Et, pour le club, de recruter…
Money poolong?
Pour inciter davantage de femmes à sauter le pas, le WBA Club envisage de mettre en oeuvre un mécanisme déjà testé avec succès dans certains pays, à savoir la mise en commun d’investissements individuels relativement réduits (de l’ordre de 10 à 15.000 euros par individu). “Cela permettrait de battre en brèche les réticences d’une débutante à investir gros. Autre avantage: ce pooling permet théoriquement de mutualiser le temps alloué au suivi des projets puisque l’on agit en équipe. Ce mécanisme a déjà été appliqué ailleurs, par exemple par le réseau GoBeyond. On le retrouve essentiellement dans des réseaux de business angels comptant beaucoup de femmes et de jeunes qui y voient un bon moyen de devenir business angel tout en ayant peu de moyens.”
60 candidates
Le club WBA a attiré à ce jour 60 femmes qui sont venues tâter le terrain lors des réunions mensuelles. Toutes ne s’engageront fort probablement pas comme membres mais les premières inscriptions ont néanmoins été enregistrées.

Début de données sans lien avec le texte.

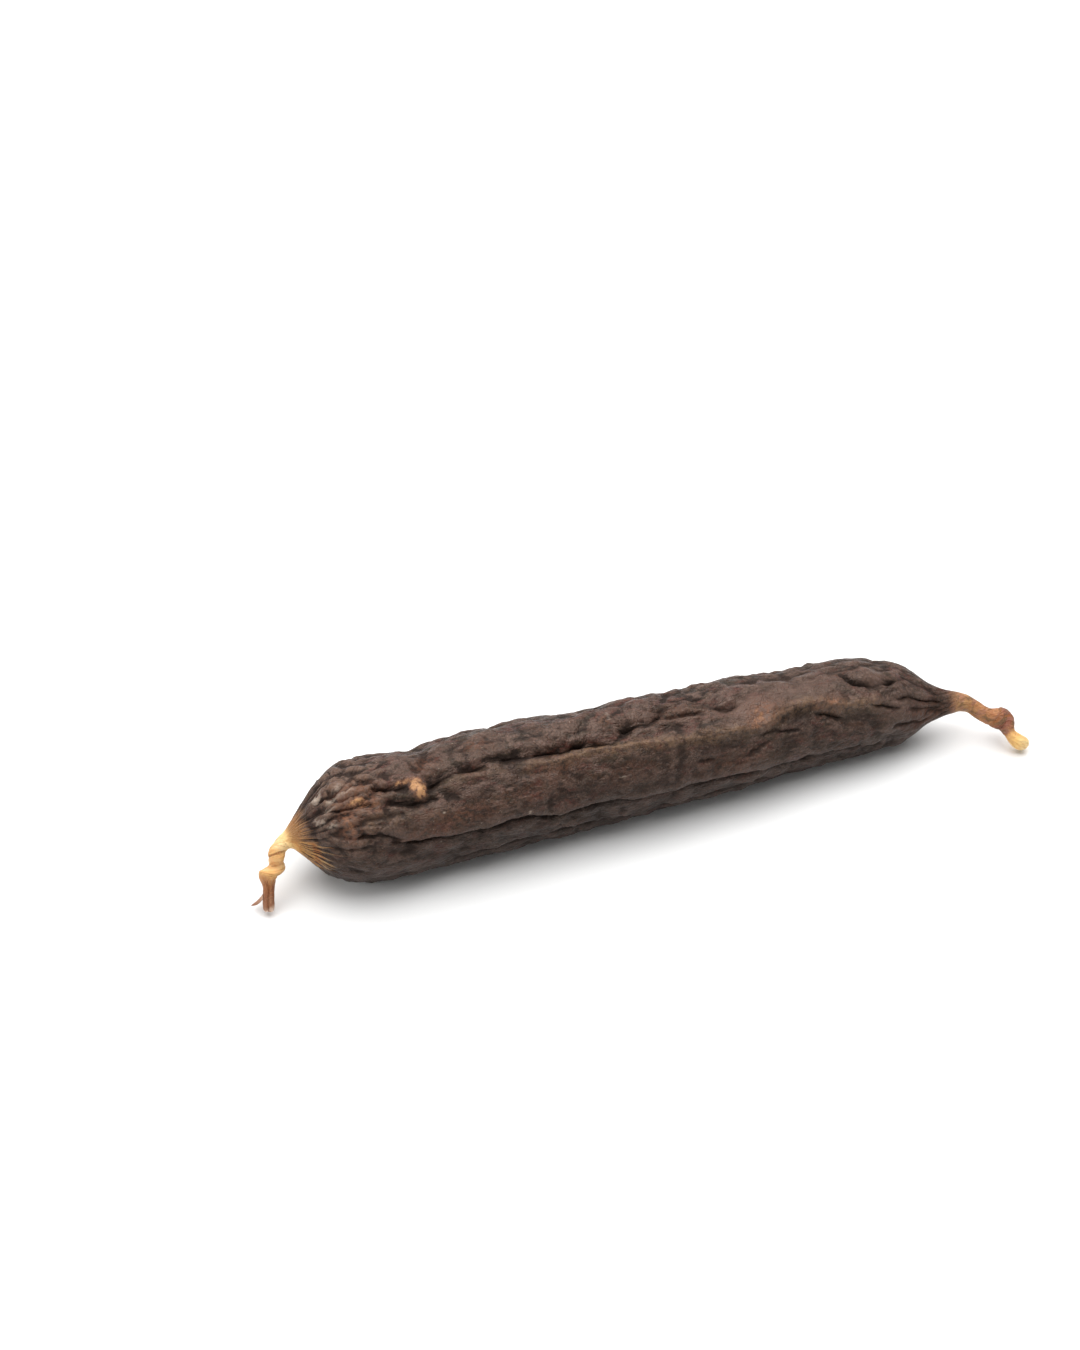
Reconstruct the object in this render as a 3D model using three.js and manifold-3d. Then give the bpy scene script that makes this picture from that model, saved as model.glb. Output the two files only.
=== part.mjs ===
// A dry-cured sausage: minced meat in a natural casing, dried until the casing has shrunk into
// long furrows. Each end is pinched shut and runs out into a short twisted tail of bare casing.
// The casing has dried onto the meat, so the sausage is one solid.
//
// Frame, in millimetres: +X along the sausage towards its thinner end, -Y is the side with the
// long seam, +Z up. The origin is on the flat that the sausage rests on, under its middle.
import * as THREE from "three";
import { mergeVertices } from "three/addons/utils/BufferGeometryUtils.js";
import Module from "manifold-3d";

const BODY_LENGTH = 140; // from one pinch of the casing to the other
const LEFT_TAIL_LENGTH = 15;
const RIGHT_TAIL_LENGTH = 19;
const TOTAL_LENGTH = LEFT_TAIL_LENGTH + BODY_LENGTH + RIGHT_TAIL_LENGTH;
const GIRTH_SIDES = 40;
const STEPS_PER_PROFILE_STRETCH = 2;

// Centreline from the cut end of the left tail to the cut end of the right one: x, y, z.
// The body lies on z = 0, and both tails droop and curl towards -Y until they touch it.
const CENTRELINE = [
  [-76.4, -8.6, 1.2],
  [-75.6, -6.0, 3.6],
  [-74.9, -4.1, 5.6],
  [-73.9, -3.0, 7.0],
  [-73.0, -1.9, 8.5],
  [-71.8, -0.7, 10.0],
  [-70, 0, 10.8],
  [-60, -0.2, 11.4],
  [-42, -0.1, 11.7],
  [-28, 0.3, 11.9],
  [-14, 0.9, 11.5],
  [0, 1.2, 11.3],
  [14, 1.8, 11.1],
  [28, 2.6, 10.6],
  [42, 3.3, 9.9],
  [51, 3.4, 9.5],
  [60, 2.3, 9.1],
  [66, 0.8, 8.7],
  [70, 0, 8.5],
  [72, -0.6, 8.3],
  [74.1, -1.7, 7.8],
  [76.1, -3.2, 6.9],
  [78, -4.3, 5.9],
  [80.1, -5.2, 5.0],
  [81.1, -6.7, 3.9],
  [82.2, -8.5, 2.6],
  [83.4, -9.9, 1.3],
];

// Radius along the centreline: distance from the left pinch, radius.
const PROFILE = [
  [-14.9, 0.9],
  [-12, 1.15],
  [-9.5, 1.3],
  [-6.8, 2.1],
  [-4.2, 1.6],
  [-1.5, 1.65],
  [1, 2.6],
  [4.2, 6.2],
  [8.4, 10],
  [12, 11.7],
  [18, 12.5],
  [28, 12.3],
  [42, 12.5],
  [56, 12.1],
  [70, 11.9],
  [84, 11.6],
  [98, 11],
  [112, 10.3],
  [121, 9.8],
  [127, 8.4],
  [131.6, 6.4],
  [135, 4.1],
  [138.5, 2.3],
  [142, 1.7],
  [147, 1.65],
  [150, 1.8],
  [152.3, 2.35],
  [154.4, 1.7],
  [156.5, 1.4],
  [158.9, 1.1],
];

// Long furrows in the dried casing. Each runs through points of distance from the left pinch and
// angle round the girth in degrees, where 0 faces -Y and 90 is the top.
const FURROWS = [
  { name: "seam", depth: 0.9, width: 2.2, path: [[14, 31], [22, 16], [44, 16], [70, 8], [120, -6]] },
  { name: "shoulder", depth: 0.9, width: 2.4, path: [[27, 62], [35, 73], [55, 73], [68, 73], [79, 100]] },
  { name: "left dimple", depth: 1.0, width: 2.2, path: [[17, 57], [22, 54], [31, 49]] },
  { name: "left fold", depth: 0.9, width: 2.2, path: [[8, 86], [17, 76], [24, 66]] },
  { name: "right dimple", depth: 0.8, width: 2.2, path: [[115, 95], [120, 75], [130, 88]] },
  { name: "crown", depth: 0.8, width: 2.4, path: [[20, 118], [50, 125], [86, 112], [120, 128]] },
  { name: "back upper", depth: 0.9, width: 2.6, path: [[10, 160], [45, 168], [80, 152], [125, 160]] },
  { name: "back lower", depth: 0.9, width: 2.6, path: [[15, 205], [50, 196], [95, 208], [128, 198]] },
];

const END_PLEATS = 10; // gathers of casing round each pinch
const PLEAT_DEPTH = 0.35;
const PLEAT_REACH = 11; // distance from a pinch over which its gathers fade out

// A thin sliver of torn casing that sticks out beside the left tail's cut end.
const SLIVER = { from: [-76.0, -6.6, 2.6], to: [-79.8, -5.9, 0.7], thick: 0.45, thin: 0.2, sides: 8 };

const casing = new THREE.MeshStandardMaterial({
  name: "casing",
  color: 0x4a3a33,
  roughness: 0.55,
  metalness: 0,
});

const smoothstep = THREE.MathUtils.smoothstep;
const degrees = THREE.MathUtils.radToDeg;

// Points along the centreline, each with its tangent and an up direction that is carried from the
// middle of the body towards both ends without rolling about the centreline.
function carryFrames(curve, count) {
  const frames = Array.from({ length: count + 1 }, (_, i) => ({
    point: curve.getPointAt(i / count),
    along: curve.getTangentAt(i / count),
    up: new THREE.Vector3(0, 0, 1),
  }));
  const levelled = (up, along) => up.clone().addScaledVector(along, -up.dot(along)).normalize();
  const middle = Math.round(count / 2);
  frames[middle].up = levelled(frames[middle].up, frames[middle].along);
  for (let i = middle + 1; i <= count; i++) {
    frames[i].up = levelled(frames[i - 1].up, frames[i].along);
  }
  for (let i = middle - 1; i >= 0; i--) {
    frames[i].up = levelled(frames[i + 1].up, frames[i].along);
  }
  return frames;
}

// The angle of a furrow at a distance along the body, eased from one of its points to the next.
function furrowAngle(path, distance) {
  const next = path.findIndex(([at]) => at >= distance);
  const [x0, a0] = path[next - 1];
  const [x1, a1] = path[next];
  return a0 + (a1 - a0) * smoothstep(distance, x0, x1);
}

// How far the surface lies below the plain profile, for all furrows together.
function furrowDepth(distance, angle, radius) {
  let depth = 0;
  for (const furrow of FURROWS) {
    const start = furrow.path[0][0];
    const end = furrow.path.at(-1)[0];
    if (distance <= start || distance >= end) continue;
    let turn = angle - furrowAngle(furrow.path, distance);
    turn -= 360 * Math.round(turn / 360);
    const across = THREE.MathUtils.degToRad(turn) * radius;
    const fade = smoothstep(distance, start, start + 5) * (1 - smoothstep(distance, end - 5, end));
    depth += furrow.depth * fade * Math.exp(-((across / furrow.width) ** 2));
  }
  return depth;
}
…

Leur profil? Aucune n’a de compétence en investissement dans des start-ups (preuve supplémentaire de la nécessité de les former). Toutes sont des femmes actives, essentiellement dans la tranche d’âge des 40-55 ans. Certaines viennent de grandes entreprises. D’autres en sont déjà sorties pour créer leur propre société. “Mais le pool le plus intéressant à nos yeux est celui des femmes en transition personnelle ou professionnelle. Elles ont en effet le profil idéal pour valoriser les activités du club et le club est pour elles un bon moyen de gérer leur propre transition: côtoyer des sociétés dans d’autres secteurs, apprendre à mener un exercice de due diligence, découvrir le monde de l’entrepreneuriat en rencontrant d’autres apporteurs de projets…”
A noter que les 60 premières “curieuses” sont de pures néophytes. Aucune ne vient en effet du réseau Be Angels. Les femmes qui y évoluent – et il y en a quand même quelques-unes – semblent pour l’instant suivre l’initiative de l’extérieur, avant peut-être de s’y investir elles-mêmes. C’est du moins l’espoir de Claire Munck.
Entre février et août, le WBA Club a tenu des réunions mensuelles au cours desquelles 8 projets, parmi la vingtaine de projets soumissionnés, ont été évalués en vue d’éventuels mises de fonds. A ce jour, un seul a été retenu. A savoir, BabyZoom, réseau social pour futurs parents et grand-parents. La hauteur de l’investissement devrait être connue d’ici peu, une fois que le Fonds de Participation aura entériné le dossier de son côté.
Le WBA Club continue de recruter, espérant compter de 10 à 15 femmes qui auront signé leur contrat d’adhésion.